É bastante conhecida nas ciências biológicas, entre elas a Medicina, a correlação entre desnutrição infantil, déficit cognitivo e desenvolvimento somático. Ou, em outras palavras, o casamento entre fome, submissão e fragilidade sanitária é bastante claro, às vezes definitivo.
Este será um post rápido. Tentarei ser breve ao explicar porque acredito que o tempo de atuação das politicas públicas no Brasil, implementadas a partir de 2004, não tiveram tempo de surtir efeitos de longo prazo, visto que começaram a ser corroídas em 2016, com a tomada do poder executivo por um governo ilegítimo.

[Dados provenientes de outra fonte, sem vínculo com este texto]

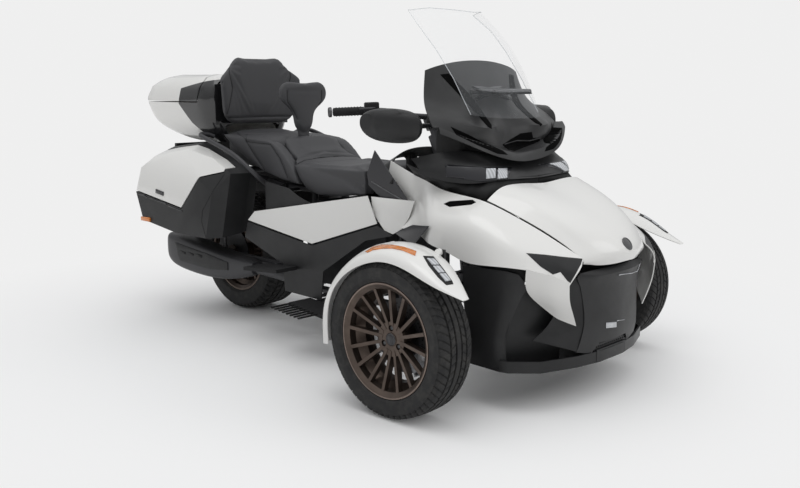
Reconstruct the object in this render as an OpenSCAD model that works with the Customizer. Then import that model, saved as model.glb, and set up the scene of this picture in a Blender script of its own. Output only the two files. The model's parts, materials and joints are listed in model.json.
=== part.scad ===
/* [Wheels] */
// Distance from the front axle back to the rear axle
wheelbase = 1714; // [1700:1:1730]
// Distance between the centre planes of the two front wheels
front_track = 1384; // [1376:1:1400]
// Outside radius of the front tyres
front_tyre_r = 281; // [276:1:284]
// Section width of the front tyres
front_tyre_w = 165; // [155:1:168]
// Outside radius of the rear tyre
rear_tyre_r = 303; // [296:1:306]
// Section width of the rear tyre
rear_tyre_w = 225; // [215:1:229]
// Radius of the seat where a tyre's bead sits on its rim
bead_r = 190.5; // [188:0.5:192]
// Radius of the front brake discs
front_disc_r = 135; // [125:1:138]
// Thickness of the brake discs
disc_t = 5; // [4:0.5:6]
// Radius of the stub axles that the wheels turn on
stub_r = 20; // [16:0.5:22]
/* [Bodywork] */
// Thickness of the moulded body panels
panel_t = 4; // [3:0.5:5]
// Gap between a lid or the bonnet and the bodywork around it
lid_gap = 6; // [5:0.5:8]
// Thickness of the windscreen sheet
screen_t = 5; // [4:0.5:6]
/* [Controls] */
// Radius of the handlebar tube
bar_r = 12.7; // [11:0.1:14]
// Radius of the grips
grip_r = 17; // [16:0.5:19]
// Length of each grip
grip_l = 125; // [110:1:135]
/* [Frame] */
// Radius of the round frame rails
rail_r = 17; // [14:0.5:20]
// Radius of the suspension arm tubes
arm_r = 12; // [10:0.5:14]
/* [Hidden] */
$fn = 48;

// Station of the front axle: the origin is on the ground at the middle of the overall length
front_axle_x = 906;
rear_axle_x = -wheelbase;
// Seams between fixed panels, and the seat between a fixed piece and what carries it
seam = 0.3;
// Radial clearance of a wheel on its stub axle
running_gap = 0.08;

white = "gainsboro";
black = "dimgray";
satin = "slategray";
steel = "silver";
bronze = "#5c4b42";
rubber = "#2b2b2b";

// Curves and skins

function spline_point(a, b, c, d, t) =
    0.5 * (2 * b + (c - a) * t + (2 * a - 5 * b + 4 * c - d) * t * t + (3 * b - a - 3 * c + d) * t * t * t);

// A smooth curve through the points p, with n steps between each two
function curve(p, n) = let (e = len(p) - 1) [
    for (i = [0 : e - 1], k = [0 : n - 1])
        spline_point(i > 0 ? p[i - 1] : 2 * p[0] - p[1], p[i], p[i + 1],
            i + 2 <= e ? p[i + 2] : 2 * p[e] - p[e - 1], k / n),
    p[e]];

// The same through a closed ring of points
function ring_curve(p, n) = let (c = len(p)) [
    for (i = [0 : c - 1], k = [0 : n - 1])
        spline_point(p[(i + c - 1) % c], p[i], p[(i + 1) % c], p[(i + 2) % c], k / n)];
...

Na década de 1990, jornais e revistas chamavam a atenção ao fato de que pessoas, seja nos sertões, seja nas grandes cidades, padeciam do flagelo da fome. Havia um percentual significativo de pessoas abaixo da linha de miséria (as que percebem menos de USD 1,0 ao dia). Tais fatos eram já bem conhecidos nos meios médicos e na academia, de modo geral.
Com a eleição do governo progressista de Luis Inácio Lula da Silva e sua posse, as coisas começaram lentamente a mudar. As pessoas em situação de risco passaram a fazer parte do orçamento através de um rede de proteção social inclusiva. Paulatinamente, a comida começou a chegar às mesas, a moradia passara a ser, não uma quimera, mas uma realidade. As crianças e gestantes tiveram sua saúde melhor protegida através do ancoramento da frequência escolar, ao comparecimento aos serviços de pré-natal, vacinação e puericultura. Em contrapartida, receberiam/receberam o benefício do programa Bolsa Família.
A frequência escolar, com alimentação incluída durante o período de aulas, a vacinação e a puericultura, inauguraram um período em que as crianças teriam a possibilidade de ter seu desenvolvimento pleno, seja no plano somático (crescimento e desenvolvimento corporal), seja no plano de desenvolvimento do sistema nervoso central, com incremento das funções cognitivas e interações pessoais e socialização.
Da mesma maneira, as gestantes passaram a ter acompanhamento periódico, também ancorado ao Bolsa Família. É sabido no meio científico que o bom desenvolvimento do feto depende, e muito, das condições físicas e nutricionais da gestante. Carências fundamentais, como a de ingestão de calorias e proteínas em quantidade suficiente, além de combate às chamadas ‘fomes ocultas’, entre as quais a falta de Ferro e anemia ferropriva, começaram a ter maior combate naquele período.
Ainda, o extenso programa de imunização implementado à época inaugurou um período em que a ocorrência de mortes por doenças evitáveis começou, lentamente, a declinar. A consequência foi a diminuição da mortalidade materna e infantil.
O País saiu do chamado mapa da fome.
Mas, para que tais medidas sociais pudessem ter resultados duradouros, seria necessário que pelo menos uma geração completa fosse beneficiada. Isso porque tanto o desenvolvimento do sistema nervoso quanto o somático, até o fim do crescimento, dependem, em menor ou maior grau de nutrientes e estímulos. Se supusermos que uma geração é um período de uns vinte anos, é fácil concluir que não deu tempo de aquelas pessoas, que iniciaram a vida no início do século XXI, dentro ou fora do útero materno, completarem seu desenvolvimento pleno.
Enfim, não deu tempo. Os programas sociais, ora em declínio e nítida corrosão por parte do governo vigente; o desemprego, a assolar famílias inteiras, aproxima-se da cifra de 14 milhões de pessoas, quando até fins de 2014 o País gozava de pleno emprego; a violência perpetrada contra o maior programa de saúde do mundo, o SUS, favorecendo a mercantilização da medicina, enfim, têm feito com que os efeitos de um período de progresso sanitário e nutricional tenham um horizonte sombrio. Um período que, como bem diria Manuel Bandeira, ‘poderia ter sido mas não foi’.
Um País onde o fosso social existe, onde ainda persistem a Casa Grande e a Senzala, tem o terreno para a tão desejada Democracia contaminado pelo ódio de classes, preconceito e subserviência do pobre ao rico. Como antes.
O golpe parlamentar sofrido em 2016 é, pois, uma medida sádica, talvez premeditada e abortiva, de não permitir que uma nova geração de brasileiros devidamente nutridos e capacitados do ponto de vista cognitivo, inaugure um período de igualdade social que se prolongue no tempo.
O Programa Fome Zero, ao ter seu futuro ameaçado pelo golpe que se instalou no Brasil, pode ferir de morte, não uma política do governo que foi derrubado, mas outra, de Estado, cujo desfecho não pode ser outro senão nossa devolução histórica à subserviência aos interesses das classes dominantes e ao capital. Urge lutar contra isto.